Disiplin Kurulu benim niyetimi okumuş ve diyor ki, şahıs her ne kadar hikâye gibi anlatsa da bunu ileride savunma yapmak niyetiyle böyle düzenlemiştir
Hüseyin Aykol / İçerden
Elazığ 2 nolu Yüksek Güvenlikli Cezaevi’nde bulunan Ergin Doğru, geçen hafta bana ulaşan mektubunda şöyle diyor: “Son seçimin ardından tüm cezaevlerinde yeniden keyfi uygulamaların başladığı görülüyor. Yaşanan bu keyfi ve niyetli uygulamaların birine de ben maruz kaldım. Odamızda yapılan arama sırasında son yazdığım roman taslağının bulunduğu defterim ve tıraş olmak için kullandığım jilet üzerinden soruşturma açılarak ayrı ayrı 11’er günlük iki hücre cezası verildi.

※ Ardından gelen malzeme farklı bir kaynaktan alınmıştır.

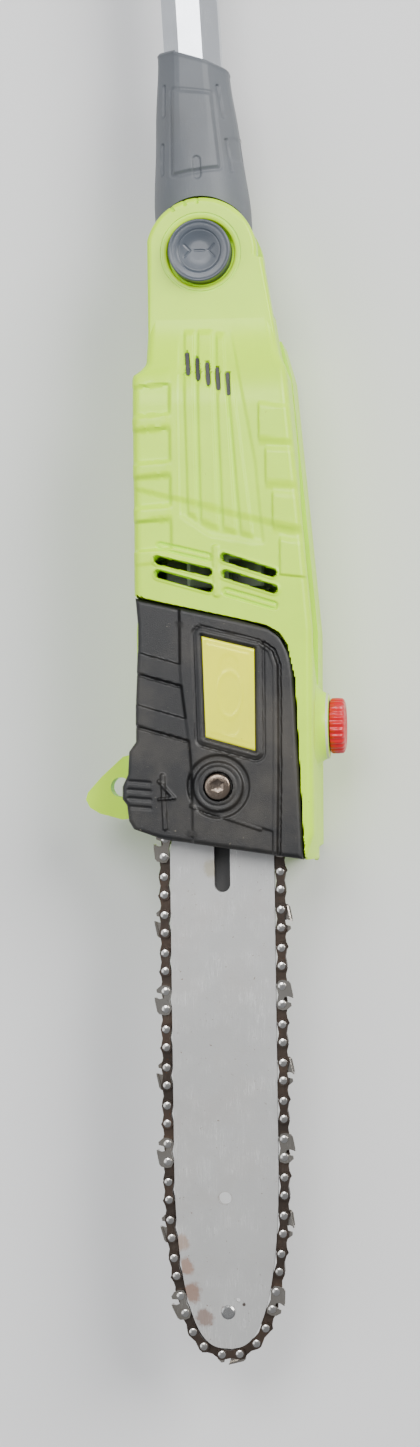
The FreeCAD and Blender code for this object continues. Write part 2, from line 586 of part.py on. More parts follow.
def bevel_pinion():
    """Small bevel pinion on the motor shaft's end: its teeth taper towards the spindle's axis."""
    slope = num("pinion_teeth / wheel_teeth")
    far, face, high = num("wheel_pitch"), num("tooth_face"), num("tooth_high")
    near = far - face
    hole = num("shaft_radius + fit")
    profile = [(0, near), (slope * near + high * 0.25, near), (slope * far + high * 0.42, far),
               (6.4, far + 0.8),
               (6.4, far + 9), (hole, far + 9), (hole, far + 1.2), (0, far + 1.2)]
    points = [FreeCAD.Vector(r, along, 0) for r, along in profile]
    body = Part.Face(Part.makePolygon(points + [points[0]])).revolve(FreeCAD.Vector(),
                                                                     FreeCAD.Vector(0, 1, 0), 360)
    teeth = DIMS["pinion_teeth"]
    one = tooth_gap(teeth, slope * far, (slope * far - high * 0.6, slope * far + high))
    one.rotate(FreeCAD.Vector(), FreeCAD.Vector(0, 0, 1), 90)
    hub = Part.makeCylinder(20, 30, FreeCAD.Vector(0, far + 0.3, 0), FreeCAD.Vector(0, 1, 0))
    one = one.cut(hub)
    for i in range(teeth):
        gap = one.copy()
        gap.rotate(FreeCAD.Vector(), FreeCAD.Vector(0, 1, 0), 180 + 360 * (i + 0.5) / teeth)
        body = body.cut(gap)
    body.translate(FreeCAD.Vector(0, num("sprocket_y"), num("axis_z")))
    return node("head", "bevel_pinion", feature("bevel_pinion_body", body))


def gear_case():
    """Cast housing of the bevel drive, open below, with seats for the front and the upper bearing."""
    block = box("case_block", ("-26.5", "26.5"), ("sprocket_y - 27", "front_bearing_y + 8"),
                ("22", "shelf_z - 3"))
    cavity = rod("case_cavity", "Z", ("0", "sprocket_y", "20"), "wheel_pitch + 1.6", "27")
    upper = rod("case_upper_seat", "Z", ("0", "sprocket_y", "shelf_z - 10"), "spindle_bearing + fit", "20")
    through = rod("case_through", "Z", ("0", "sprocket_y", "30"), "spindle_radius + 2", "30")
    front = rod("case_front_seat", "Y", ("0", "front_bearing_y", "axis_z"), "bearing_radius + fit", "30")
    shaft = rod("case_shaft_way", "Y", ("0", "sprocket_y + 10", "axis_z"), "8.5", "30")
    return node("head", "gear_case", cut("case", block, cavity, upper, through, front, shaft))


def gear_case_lid():
    """Lower lid of the gear case with the lower spindle bearing's seat."""
    block = box("lid_block", ("-26.5", "26.5"), ("sprocket_y - 27", "front_bearing_y + 8"), ("11", "22"))
    seat = rod("lid_seat", "Z", ("0", "sprocket_y", "14"), "spindle_bearing + fit", "20")
    return node("head", "gear_case_lid", cut("lid", block, seat))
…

Böylesi bir cezalandırmanın hedefi infazı yakmaktır.
Verilen disiplin cezaları tamamen keyfidir. Neden derseniz; biz daha önce tıraş olmak için tekli permatik dilekçesi vermemize rağmen kantinde üçlü jileti olan permatik satılıyor. Bunlarla tıraş olamadığımız için biz de iki jiletini çıkarıyoruz. İşte aramada aldıkları jiletler permatiklerden sökülmüş parçalardır. Daha önce bunları gördükleri yerlerde alıp çöpe atarken, bu kez silah ve kesici alet olarak değerlendirdiler ve 11 gün hücre cezası verdiler. Bu permatikler, silah olmaya uygunsa, niçin kantinde satılıyor? İdare bize bu yönde yardımcı mı oluyor acaba?

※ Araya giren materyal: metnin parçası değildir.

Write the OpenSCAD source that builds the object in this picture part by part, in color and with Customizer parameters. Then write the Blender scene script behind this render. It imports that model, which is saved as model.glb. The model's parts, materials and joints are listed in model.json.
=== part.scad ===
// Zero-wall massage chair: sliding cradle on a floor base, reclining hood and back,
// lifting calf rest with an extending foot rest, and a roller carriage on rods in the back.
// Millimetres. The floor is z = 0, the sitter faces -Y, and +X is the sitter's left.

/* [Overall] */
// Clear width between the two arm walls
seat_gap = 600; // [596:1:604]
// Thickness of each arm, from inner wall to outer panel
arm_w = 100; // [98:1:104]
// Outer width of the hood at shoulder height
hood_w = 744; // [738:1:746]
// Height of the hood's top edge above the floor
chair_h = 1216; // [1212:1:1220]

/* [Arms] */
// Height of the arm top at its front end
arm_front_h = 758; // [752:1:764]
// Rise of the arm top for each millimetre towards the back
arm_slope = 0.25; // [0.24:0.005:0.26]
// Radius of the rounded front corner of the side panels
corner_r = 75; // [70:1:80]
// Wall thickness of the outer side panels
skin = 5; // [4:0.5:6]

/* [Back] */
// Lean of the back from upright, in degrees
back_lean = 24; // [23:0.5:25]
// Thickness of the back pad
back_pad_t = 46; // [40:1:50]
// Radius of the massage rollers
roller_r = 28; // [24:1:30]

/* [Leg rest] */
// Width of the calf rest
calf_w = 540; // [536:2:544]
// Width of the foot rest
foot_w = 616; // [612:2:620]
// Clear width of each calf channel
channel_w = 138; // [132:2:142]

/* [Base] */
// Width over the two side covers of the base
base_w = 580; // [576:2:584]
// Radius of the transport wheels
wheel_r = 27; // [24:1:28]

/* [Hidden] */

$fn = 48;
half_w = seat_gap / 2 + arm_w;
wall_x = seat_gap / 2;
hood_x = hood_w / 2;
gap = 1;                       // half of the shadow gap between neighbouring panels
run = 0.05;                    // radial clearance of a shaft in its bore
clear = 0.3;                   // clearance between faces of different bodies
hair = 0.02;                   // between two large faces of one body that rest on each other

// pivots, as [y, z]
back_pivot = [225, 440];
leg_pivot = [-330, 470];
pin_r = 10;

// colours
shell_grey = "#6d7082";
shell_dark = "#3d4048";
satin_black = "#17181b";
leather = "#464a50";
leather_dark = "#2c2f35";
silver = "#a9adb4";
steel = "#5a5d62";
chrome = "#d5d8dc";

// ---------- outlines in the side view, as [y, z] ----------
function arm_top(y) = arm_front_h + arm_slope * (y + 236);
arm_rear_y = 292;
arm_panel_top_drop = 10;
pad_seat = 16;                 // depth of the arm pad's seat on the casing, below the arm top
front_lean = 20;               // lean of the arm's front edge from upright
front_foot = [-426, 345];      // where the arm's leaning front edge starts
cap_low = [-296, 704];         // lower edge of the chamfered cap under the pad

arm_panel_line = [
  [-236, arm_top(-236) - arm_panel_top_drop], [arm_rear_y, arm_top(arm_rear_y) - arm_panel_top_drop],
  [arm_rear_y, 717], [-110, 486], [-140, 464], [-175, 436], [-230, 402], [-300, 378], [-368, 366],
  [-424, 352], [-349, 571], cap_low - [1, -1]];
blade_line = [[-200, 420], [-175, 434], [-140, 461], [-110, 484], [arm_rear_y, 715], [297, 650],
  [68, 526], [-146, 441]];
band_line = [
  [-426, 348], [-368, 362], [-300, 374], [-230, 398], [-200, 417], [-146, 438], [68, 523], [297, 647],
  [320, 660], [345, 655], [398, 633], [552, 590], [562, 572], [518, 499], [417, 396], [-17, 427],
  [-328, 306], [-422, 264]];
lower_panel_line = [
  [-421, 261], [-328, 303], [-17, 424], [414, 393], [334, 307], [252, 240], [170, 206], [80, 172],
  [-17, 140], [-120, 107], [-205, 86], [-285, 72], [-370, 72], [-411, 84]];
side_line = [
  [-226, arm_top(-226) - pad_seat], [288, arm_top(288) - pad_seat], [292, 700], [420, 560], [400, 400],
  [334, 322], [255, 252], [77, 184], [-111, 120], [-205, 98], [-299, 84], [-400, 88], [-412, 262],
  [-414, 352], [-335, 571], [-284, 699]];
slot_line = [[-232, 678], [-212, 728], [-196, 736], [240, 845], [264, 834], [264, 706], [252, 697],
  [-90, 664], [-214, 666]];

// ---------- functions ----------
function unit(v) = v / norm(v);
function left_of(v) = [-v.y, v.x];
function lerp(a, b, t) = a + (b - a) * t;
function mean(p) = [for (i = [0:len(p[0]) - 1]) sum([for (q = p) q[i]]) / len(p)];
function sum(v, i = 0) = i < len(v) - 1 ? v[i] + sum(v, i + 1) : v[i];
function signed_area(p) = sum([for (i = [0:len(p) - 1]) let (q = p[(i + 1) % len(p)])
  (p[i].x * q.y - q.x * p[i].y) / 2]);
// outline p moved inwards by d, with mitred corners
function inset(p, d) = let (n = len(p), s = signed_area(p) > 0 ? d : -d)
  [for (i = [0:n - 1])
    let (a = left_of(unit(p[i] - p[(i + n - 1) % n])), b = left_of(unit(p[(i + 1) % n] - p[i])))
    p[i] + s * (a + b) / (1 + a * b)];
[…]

Verilen ikinci hücre cezası ise tamamen niyet okuma, varsayım yani evlere şenlik bir durum. Yazdığım roman tamamen hayali ve kurgusaldır. Romanın hiçbir satırında Türk, Türkiye, Kürt kelimesi ya da örgüt ismi geçmiyor. Buna rağmen Disiplin Kurulu, hiç yayınlanmamış taslak olan romanım üzerinden örgütsel eğitim ve propaganda amacı keşfetmiş. Hiç kimsenin görmediği, okumadığı bir romanla eğitim ve propaganda yapmış oldum. Öte yandan, romandaki örgüt hayali olmasına rağmen içerikteki kimi cümlelerde örgüt yaşamı, nöbet tutma vb anlatılarak yine hiçbir yerinde Türk askerinin öldürdüğü örgüt militanlarını kahramanlaştırarak propaganda yaptığım iddia ediliyor.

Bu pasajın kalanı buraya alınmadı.